Meatless Monday Questions, Concerns and Myths

Contrary to popular belief Meatless Monday does not mean the dining halls are completely meatless; it just means the menu includes LESS meat. The noodle station and Kosher station in Douglass still serve meat, but we are encouraging students to try one meal a week without meat. Why should you do this? There are a couple of reasons:

1.   Your Wallet

This year I live in Southside and in my apartment I have my own kitchen that I share with two other roommates. I personally like cooking for myself and when I went to Wegman’s for my first time grocery shopping I was shocked by how much meat costs! On a college student budget I could not afford to have meat everyday and instead of eating ramen every other meal I decided to try something different. I heard going vegetarian could save some money so I tried being a vegetarian a few times a week.

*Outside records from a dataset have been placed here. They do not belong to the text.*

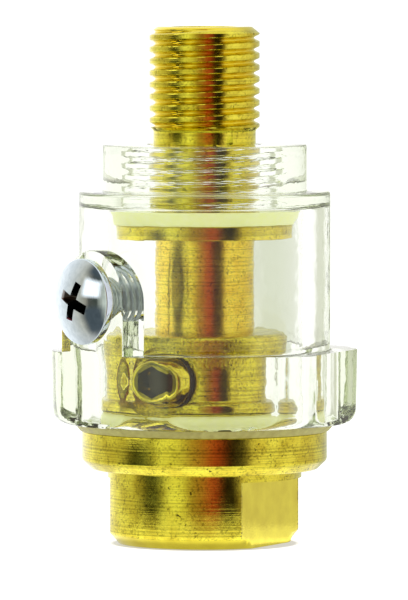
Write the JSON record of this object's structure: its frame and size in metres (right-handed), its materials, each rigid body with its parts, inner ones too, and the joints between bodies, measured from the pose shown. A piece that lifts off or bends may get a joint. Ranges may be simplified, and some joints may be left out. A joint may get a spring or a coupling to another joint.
{
  "type": "in-line air oiler",
  "caption": "In-line oiler for air tools: brass through-fitting with a threaded nipple, clear oil bowl with a filler screw, and a metering screw.",
  "frame": {"origin": "on the air passage's axis in the plane of the wrench end, which is the centre of the bounding box's bottom face", "axes": "+Z along the air passage towards the threaded nipple; -Y is the side with the filler boss and the metering screw, which lie between -X and -Y"},
  "size_m": [0.0366, 0.0356, 0.062],
  "materials": {
    "brass": "machined, bright, with fine lathe lines",
    "brass_stem": "turned bar, bright",
    "clear_plastic": "clear moulded polycarbonate, polished",
    "nylon": "translucent natural nylon",
    "black_rubber": "matt nitrile rubber",
    "chrome": "polished chrome plate"
  },
  "bodies": {
    "fitting": {"base_fitting": "brass", "stem": "brass_stem", "throat_insert": "brass", "stem_seal": "black_rubber", "base_seal": "nylon", "foot_gasket": "nylon"},
    "gasket_ring": {"bowl_gasket": "nylon"},
    "bowl": {"bowl": "clear_plastic"},
    "filler_ring": {"filler_washer": "nylon"},
    "filler": {"filler_screw": "chrome"},
    "meter_ring": {"metering_seal": "black_rubber"},
    "meter": {"metering_screw": "brass"}
  },
  "joints": [
    {"name": "bowl_turn", "type": "hinge", "parent": "fitting", "child": "gasket_ring", "pos_m": [0, 0, 0.04], "axis": [0, 0, 1], "range_deg": [0, 3600]},
    {"name": "bowl_lift", "type": "slide", "parent": "gasket_ring", "child": "bowl", "axis": [0, 0, 1], "range_m": [0, 0.01412]},
    {"name": "filler_travel", "type": "slide", "parent": "bowl", "child": "filler_ring", "axis": [-0.788, -0.6157, 0], "range_m": [0, 0.0048]},
    {"name": "filler_turn", "type": "hinge", "parent": "filler_ring", "child": "filler", "pos_m": [0, 0, 0.0296], "axis": [-0.788, -0.6157, 0], "range_deg": [0, 2161]},
    {"name": "meter_travel", "type": "slide", "parent": "fitting", "child": "meter_ring", "axis": [-0.5, -0.866, 0], "range_m": [-0.00075, 0.0001875]},
    {"name": "meter_turn", "type": "hinge", "parent": "meter_ring", "child": "meter", "pos_m": [0, 0, 0.02], "axis": [-0.5, -0.866, 0], "range_deg": [-361, 91]}
  ],
  "couplings": [
    {"joint": "bowl_lift", "follows": "bowl_turn", "m_per_rad": 0.00022457},
    {"joint": "filler_turn", "follows": "filler_travel", "rad_per_m": 7854},
    {"joint": "meter_turn", "follows": "meter_travel", "rad_per_m": 8377.6}
  ]
}
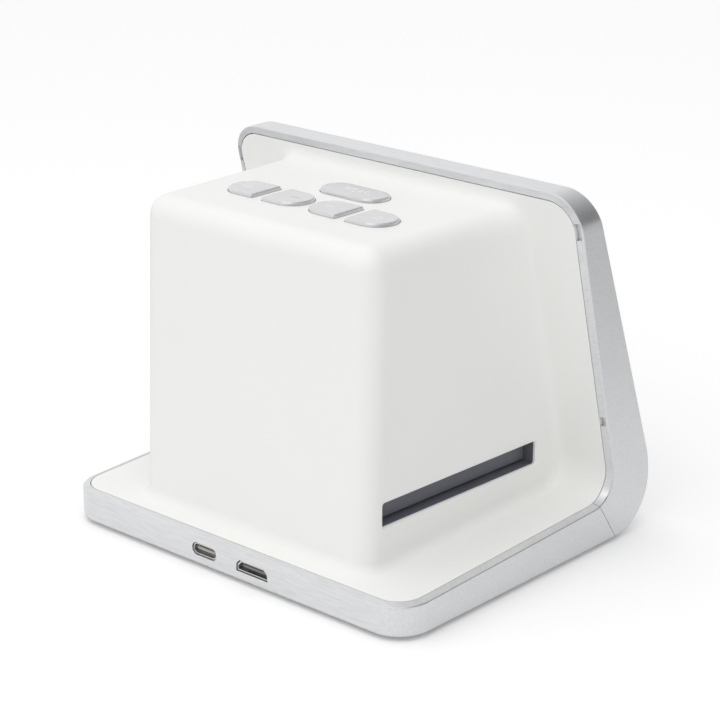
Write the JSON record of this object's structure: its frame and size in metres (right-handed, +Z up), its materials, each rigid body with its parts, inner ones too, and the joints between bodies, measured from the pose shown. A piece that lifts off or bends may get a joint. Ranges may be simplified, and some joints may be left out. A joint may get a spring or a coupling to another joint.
{
  "type": "film negative scanner",
  "caption": "Desktop film negative scanner: a tall block with a side-to-side film slot and top keys behind a leaning screen on a bent base plate.",
  "frame": {"origin": "under the middle of the outline, on the surface the feet stand on", "axes": "-Y is the screen side where the user sits, +X is at the user's right hand along the film's way, +Z is up"},
  "size_m": [0.127, 0.1068, 0.1045],
  "materials": {
    "housing_white": "fine satin moulded",
    "band_silver": "satin silver paint",
    "screen_glass": "polished, black behind",
    "key_silver": "satin silver",
    "cover_grey": "fine texture",
    "foot_rubber": "matte",
    "steel": "plain",
    "socket_metal": "bright",
    "socket_tongue": "matte",
    "flap_dark": "matte",
    "passage_dark": "matte",
    "barrel_black": "black satin",
    "lens_glass": "coated",
    "opal": "opal",
    "light_white": "matte",
    "lamp": "gloss",
    "board_green": "satin",
    "chip_black": "satin",
    "panel_dark": "satin",
    "gasket_black": "foam",
    "ribbon_amber": "satin"
  },
  "bodies": {
    "scanner": {"backlight_board": "board_green", "backlight_leds": "lamp", "base_band": "band_silver", "board_parts": "chip_black", "board_screws": "steel", "bottom_cover": "cover_grey", "bottom_screws": "steel", "camera_ribbon": "ribbon_amber", "camera_screws": "steel", "camera_tower": "passage_dark", "card_socket": "socket_metal", "diffuser": "opal", "film_roof": "passage_dark", "film_tray": "passage_dark", "flap_pin_left": "steel", "flap_pin_right": "steel", "flap_spring_left": "steel", "flap_spring_right": "steel", "foot_front_left": "foot_rubber", "foot_front_right": "foot_rubber", "foot_rear_left": "foot_rubber", "foot_rear_right": "foot_rubber", "front_glass": "screen_glass", "front_lens": "lens_glass", "glass_gasket": "gasket_black", "hdmi_shell": "socket_metal", "hdmi_tongue": "socket_tongue", "image_sensor": "chip_black", "key_board": "board_green", "key_board_screws": "steel", "key_ribbon": "ribbon_amber", "key_switches": "passage_dark", "lcd_bracket": "steel", "lcd_panel": "panel_dark", "lcd_ribbon": "ribbon_amber", "lcd_screws": "steel", "lens_barrel": "barrel_black", "lens_holder": "passage_dark", "light_box": "light_white", "main_board": "board_green", "passage_screws": "steel", "rear_housing": "housing_white", "rear_lens": "lens_glass", "screen_band": "band_silver", "sensor_board": "board_green", "usb_c_shell": "socket_metal", "usb_c_tongue": "socket_tongue"},
    "flap_left": {"flap_left": "flap_dark"},
    "flap_right": {"flap_right": "flap_dark"},
    "key_left_inner": {"key_left_inner": "key_silver", "plunger_left_inner": "light_white"},
    "key_left_outer": {"key_left_outer": "key_silver", "plunger_left_outer": "light_white"},
    "key_right_inner": {"key_right_inner": "key_silver", "plunger_right_inner": "light_white"},
    "key_right_outer": {"key_right_outer": "key_silver", "plunger_right_outer": "light_white"},
    "key_main": {"key_main": "key_silver", "plunger_main": "light_white"}
  },
  "joints": [
    {"name": "press_left_inner", "type": "slide", "parent": "scanner", "child": "key_left_inner", "axis": [0, 0, -1], "range_m": [0, 0.0006], "stiffness_N_per_m": 300, "springref_m": -0.0003},
    {"name": "press_left_outer", "type": "slide", "parent": "scanner", "child": "key_left_outer", "axis": [0, 0, -1], "range_m": [0, 0.0006], "stiffness_N_per_m": 300, "springref_m": -0.0003},
    {"name": "press_right_inner", "type": "slide", "parent": "scanner", "child": "key_right_inner", "axis": [0, 0, -1], "range_m": [0, 0.0006], "stiffness_N_per_m": 300, "springref_m": -0.0003},
    {"name": "press_right_outer", "type": "slide", "parent": "scanner", "child": "key_right_outer", "axis": [0, 0, -1], "range_m": [0, 0.0006], "stiffness_N_per_m": 300, "springref_m": -0.0003},
    {"name": "press_main", "type": "slide", "parent": "scanner", "child": "key_main", "axis": [0, 0, -1], "range_m": [0, 0.0006], "stiffness_N_per_m": 300, "springref_m": -0.0003},
    {"name": "swing_left", "type": "hinge", "parent": "scanner", "child": "flap_left", "pos_m": [-0.0384, 0.00605, 0.02795], "axis": [-0.0314, -0.9995, 0], "range_deg": [-78, 78], "stiffness_Nm_per_rad": 0.0004},
    {"name": "swing_right", "type": "hinge", "parent": "scanner", "child": "flap_right", "pos_m": [0.0384, 0.00605, 0.02795], "axis": [-0.0314, 0.9995, 0], "range_deg": [-78, 78], "stiffness_Nm_per_rad": 0.0004}
  ]
}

Coming from a large Italian family spaghetti is normally paired with meat sauce and a good helping of meatballs. Since I was trying to cut cost I tried pairing my pasta with some steamed zucchini and broccoli and tomato sauce. I do enjoy meat, but I was generally surprised by how filling and good my veggie pasta was and how inexpensive it was. (Plus I had lots of leftovers for another meal). A pound of beef at Wegman’s last time I checked was $4.19 a pound where zucchini was about $1.79 a pound and broccoli crowns were $1.69 a pound. Even if you buy a pound of broccoli and zucchini it only comes to $3.48. Even though you get multiple servings from both the vegetables and the ground beef I found the vegetables to give me more servings than the ground beef.

2. The environment

Not to diss cows, but meat production has an environmental cost associated with it. The average American eats at least 12 ounces of meat per day, almost 50 percent more than the recommended daily amount.(1) If each American cuts only one day of meat per week, we could reduce the need for meat by 1/7 . This would save many valuable resources such as fossil fuels, electricity and land mass. According to an infographic made by  Door-to-Door Organic, if a family ate meatless once a week the impact would be equivalent to the effect of cutting out 1,160 miles of driving.(2) Check out the infographic below for some more interesting facts about meat production. 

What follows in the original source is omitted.